(Object data in JSON)

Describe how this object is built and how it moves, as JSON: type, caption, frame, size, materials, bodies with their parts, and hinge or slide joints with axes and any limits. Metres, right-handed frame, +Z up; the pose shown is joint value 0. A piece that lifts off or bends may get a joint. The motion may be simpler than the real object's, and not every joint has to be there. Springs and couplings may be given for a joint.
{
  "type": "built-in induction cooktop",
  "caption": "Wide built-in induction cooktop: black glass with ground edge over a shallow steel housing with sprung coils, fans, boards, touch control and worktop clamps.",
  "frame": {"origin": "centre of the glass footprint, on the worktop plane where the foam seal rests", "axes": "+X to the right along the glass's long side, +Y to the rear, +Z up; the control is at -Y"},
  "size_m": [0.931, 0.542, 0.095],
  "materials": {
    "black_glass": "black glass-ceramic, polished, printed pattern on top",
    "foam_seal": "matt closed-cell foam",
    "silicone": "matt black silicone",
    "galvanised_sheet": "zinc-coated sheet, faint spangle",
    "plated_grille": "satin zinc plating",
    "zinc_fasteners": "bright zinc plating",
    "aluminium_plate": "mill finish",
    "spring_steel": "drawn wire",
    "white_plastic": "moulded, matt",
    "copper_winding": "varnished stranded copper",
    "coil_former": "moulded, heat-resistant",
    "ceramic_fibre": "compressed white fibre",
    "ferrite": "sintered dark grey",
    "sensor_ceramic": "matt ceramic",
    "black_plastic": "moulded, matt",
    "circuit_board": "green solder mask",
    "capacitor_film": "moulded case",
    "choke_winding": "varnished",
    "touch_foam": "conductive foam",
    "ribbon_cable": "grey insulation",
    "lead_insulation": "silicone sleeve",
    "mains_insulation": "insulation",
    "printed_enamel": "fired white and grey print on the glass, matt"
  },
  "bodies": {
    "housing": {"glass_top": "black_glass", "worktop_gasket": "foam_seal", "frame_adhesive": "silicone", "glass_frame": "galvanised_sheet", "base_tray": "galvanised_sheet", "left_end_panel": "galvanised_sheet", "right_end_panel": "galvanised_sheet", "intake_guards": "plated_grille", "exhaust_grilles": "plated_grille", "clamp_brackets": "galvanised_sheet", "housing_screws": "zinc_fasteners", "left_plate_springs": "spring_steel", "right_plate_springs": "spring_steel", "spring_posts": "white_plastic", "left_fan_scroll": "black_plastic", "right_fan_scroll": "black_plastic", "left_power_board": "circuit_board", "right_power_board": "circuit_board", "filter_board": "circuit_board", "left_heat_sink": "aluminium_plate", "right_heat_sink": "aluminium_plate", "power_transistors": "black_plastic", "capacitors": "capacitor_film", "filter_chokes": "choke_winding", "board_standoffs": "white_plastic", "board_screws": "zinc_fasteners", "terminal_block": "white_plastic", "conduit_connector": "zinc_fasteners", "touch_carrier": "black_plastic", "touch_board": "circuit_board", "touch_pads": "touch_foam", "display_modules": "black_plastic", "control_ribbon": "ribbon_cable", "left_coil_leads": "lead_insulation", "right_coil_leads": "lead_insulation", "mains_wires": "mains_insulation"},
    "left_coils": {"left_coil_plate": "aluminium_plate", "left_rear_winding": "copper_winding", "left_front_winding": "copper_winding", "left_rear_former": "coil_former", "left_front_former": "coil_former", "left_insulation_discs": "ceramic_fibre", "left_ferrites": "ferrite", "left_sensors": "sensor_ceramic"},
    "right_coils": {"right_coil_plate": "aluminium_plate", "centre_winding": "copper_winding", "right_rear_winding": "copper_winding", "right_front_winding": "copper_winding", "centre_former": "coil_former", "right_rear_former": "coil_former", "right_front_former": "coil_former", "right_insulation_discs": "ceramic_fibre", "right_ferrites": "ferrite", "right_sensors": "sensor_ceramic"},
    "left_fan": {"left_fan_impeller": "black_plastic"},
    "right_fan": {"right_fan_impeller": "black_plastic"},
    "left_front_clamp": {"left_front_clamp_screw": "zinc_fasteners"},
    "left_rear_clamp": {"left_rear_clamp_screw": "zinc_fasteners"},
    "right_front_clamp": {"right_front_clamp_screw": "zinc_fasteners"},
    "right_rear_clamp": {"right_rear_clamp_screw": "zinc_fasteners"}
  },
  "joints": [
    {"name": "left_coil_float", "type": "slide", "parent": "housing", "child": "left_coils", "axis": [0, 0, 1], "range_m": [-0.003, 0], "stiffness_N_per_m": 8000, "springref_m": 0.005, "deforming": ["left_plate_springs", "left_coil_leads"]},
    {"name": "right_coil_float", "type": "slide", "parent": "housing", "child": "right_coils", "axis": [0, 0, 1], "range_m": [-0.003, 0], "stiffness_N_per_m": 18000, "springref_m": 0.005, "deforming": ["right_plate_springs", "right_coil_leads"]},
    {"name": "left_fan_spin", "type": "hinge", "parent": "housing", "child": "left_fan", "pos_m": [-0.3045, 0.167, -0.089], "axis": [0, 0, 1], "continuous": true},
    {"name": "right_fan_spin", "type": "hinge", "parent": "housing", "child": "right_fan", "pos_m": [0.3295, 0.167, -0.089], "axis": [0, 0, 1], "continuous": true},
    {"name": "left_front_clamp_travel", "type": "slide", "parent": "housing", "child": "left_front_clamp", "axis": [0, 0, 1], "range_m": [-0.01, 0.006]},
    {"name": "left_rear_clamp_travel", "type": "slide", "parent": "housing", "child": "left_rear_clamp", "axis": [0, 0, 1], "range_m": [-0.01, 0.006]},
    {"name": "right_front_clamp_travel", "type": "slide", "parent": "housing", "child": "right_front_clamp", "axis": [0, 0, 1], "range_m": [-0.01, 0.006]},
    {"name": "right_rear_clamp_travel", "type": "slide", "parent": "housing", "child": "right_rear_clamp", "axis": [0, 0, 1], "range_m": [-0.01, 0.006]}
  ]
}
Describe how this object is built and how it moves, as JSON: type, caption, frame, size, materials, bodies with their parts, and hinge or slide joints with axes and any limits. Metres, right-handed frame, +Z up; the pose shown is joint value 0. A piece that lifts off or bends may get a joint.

## What is required
Provide an exact reproduction of all the entries shown above.

## Answer below
Describe how this object is built and how it moves, as JSON: type, caption, frame, size, materials, bodies with their parts, and hinge or slide joints with axes and any limits. Metres, right-handed frame, +Z up; the pose shown is joint value 0. A piece that lifts off or bends may get a joint. The motion may be simpler than the real object's, and not every joint has to be there. Springs and couplings may be given for a joint.
{
  "type": "built-in induction cooktop",
  "caption": "Wide built-in induction cooktop: black glass with ground edge over a shallow steel housing with sprung coils, fans, boards, touch control and worktop clamps.",
  "frame": {"origin": "centre of the glass footprint, on the worktop plane where the foam seal rests", "axes": "+X to the right along the glass's long side, +Y to the rear, +Z up; the control is at -Y"},
  "size_m": [0.931, 0.542, 0.095],
  "materials": {
    "black_glass": "black glass-ceramic, polished, printed pattern on top",
    "foam_seal": "matt closed-cell foam",
    "silicone": "matt black silicone",
    "galvanised_sheet": "zinc-coated sheet, faint spangle",
    "plated_grille": "satin zinc plating",
    "zinc_fasteners": "bright zinc plating",
    "aluminium_plate": "mill finish",
    "spring_steel": "drawn wire",
    "white_plastic": "moulded, matt",
    "copper_winding": "varnished stranded copper",
    "coil_former": "moulded, heat-resistant",
    "ceramic_fibre": "compressed white fibre",
    "ferrite": "sintered dark grey",
    "sensor_ceramic": "matt ceramic",
    "black_plastic": "moulded, matt",
    "circuit_board": "green solder mask",
    "capacitor_film": "moulded case",
    "choke_winding": "varnished",
    "touch_foam": "conductive foam",
    "ribbon_cable": "grey insulation",
    "lead_insulation": "silicone sleeve",
    "mains_insulation": "insulation",
    "printed_enamel": "fired white and grey print on the glass, matt"
  },
  "bodies": {
    "housing": {"glass_top": "black_glass", "worktop_gasket": "foam_seal", "frame_adhesive": "silicone", "glass_frame": "galvanised_sheet", "base_tray": "galvanised_sheet", "left_end_panel": "galvanised_sheet", "right_end_panel": "galvanised_sheet", "intake_guards": "plated_grille", "exhaust_grilles": "plated_grille", "clamp_brackets": "galvanised_sheet", "housing_screws": "zinc_fasteners", "left_plate_springs": "spring_steel", "right_plate_springs": "spring_steel", "spring_posts": "white_plastic", "left_fan_scroll": "black_plastic", "right_fan_scroll": "black_plastic", "left_power_board": "circuit_board", "right_power_board": "circuit_board", "filter_board": "circuit_board", "left_heat_sink": "aluminium_plate", "right_heat_sink": "aluminium_plate", "power_transistors": "black_plastic", "capacitors": "capacitor_film", "filter_chokes": "choke_winding", "board_standoffs": "white_plastic", "board_screws": "zinc_fasteners", "terminal_block": "white_plastic", "conduit_connector": "zinc_fasteners", "touch_carrier": "black_plastic", "touch_board": "circuit_board", "touch_pads": "touch_foam", "display_modules": "black_plastic", "control_ribbon": "ribbon_cable", "left_coil_leads": "lead_insulation", "right_coil_leads": "lead_insulation", "mains_wires": "mains_insulation"},
    "left_coils": {"left_coil_plate": "aluminium_plate", "left_rear_winding": "copper_winding", "left_front_winding": "copper_winding", "left_rear_former": "coil_former", "left_front_former": "coil_former", "left_insulation_discs": "ceramic_fibre", "left_ferrites": "ferrite", "left_sensors": "sensor_ceramic"},
    "right_coils": {"right_coil_plate": "aluminium_plate", "centre_winding": "copper_winding", "right_rear_winding": "copper_winding", "right_front_winding": "copper_winding", "centre_former": "coil_former", "right_rear_former": "coil_former", "right_front_former": "coil_former", "right_insulation_discs": "ceramic_fibre", "right_ferrites": "ferrite", "right_sensors": "sensor_ceramic"},
    "left_fan": {"left_fan_impeller": "black_plastic"},
    "right_fan": {"right_fan_impeller": "black_plastic"},
    "left_front_clamp": {"left_front_clamp_screw": "zinc_fasteners"},
    "left_rear_clamp": {"left_rear_clamp_screw": "zinc_fasteners"},
    "right_front_clamp": {"right_front_clamp_screw": "zinc_fasteners"},
    "right_rear_clamp": {"right_rear_clamp_screw": "zinc_fasteners"}
  },
  "joints": [
    {"name": "left_coil_float", "type": "slide", "parent": "housing", "child": "left_coils", "axis": [0, 0, 1], "range_m": [-0.003, 0], "stiffness_N_per_m": 8000, "springref_m": 0.005, "deforming": ["left_plate_springs", "left_coil_leads"]},
    {"name": "right_coil_float", "type": "slide", "parent": "housing", "child": "right_coils", "axis": [0, 0, 1], "range_m": [-0.003, 0], "stiffness_N_per_m": 18000, "springref_m": 0.005, "deforming": ["right_plate_springs", "right_coil_leads"]},
    {"name": "left_fan_spin", "type": "hinge", "parent": "housing", "child": "left_fan", "pos_m": [-0.3045, 0.167, -0.089], "axis": [0, 0, 1], "continuous": true},
    {"name": "right_fan_spin", "type": "hinge", "parent": "housing", "child": "right_fan", "pos_m": [0.3295, 0.167, -0.089], "axis": [0, 0, 1], "continuous": true},
    {"name": "left_front_clamp_travel", "type": "slide", "parent": "housing", "child": "left_front_clamp", "axis": [0, 0, 1], "range_m": [-0.01, 0.006]},
    {"name": "left_rear_clamp_travel", "type": "slide", "parent": "housing", "child": "left_rear_clamp", "axis": [0, 0, 1], "range_m": [-0.01, 0.006]},
    {"name": "right_front_clamp_travel", "type": "slide", "parent": "housing", "child": "right_front_clamp", "axis": [0, 0, 1], "range_m": [-0.01, 0.006]},
    {"name": "right_rear_clamp_travel", "type": "slide", "parent": "housing", "child": "right_rear_clamp", "axis": [0, 0, 1], "range_m": [-0.01, 0.006]}
  ]
}
Describe how this object is built and how it moves, as JSON: type, caption, frame, size, materials, bodies with their parts, and hinge or slide joints with axes and any limits. Metres, right-handed frame, +Z up; the pose shown is joint value 0. A piece that lifts off or bends may get a joint.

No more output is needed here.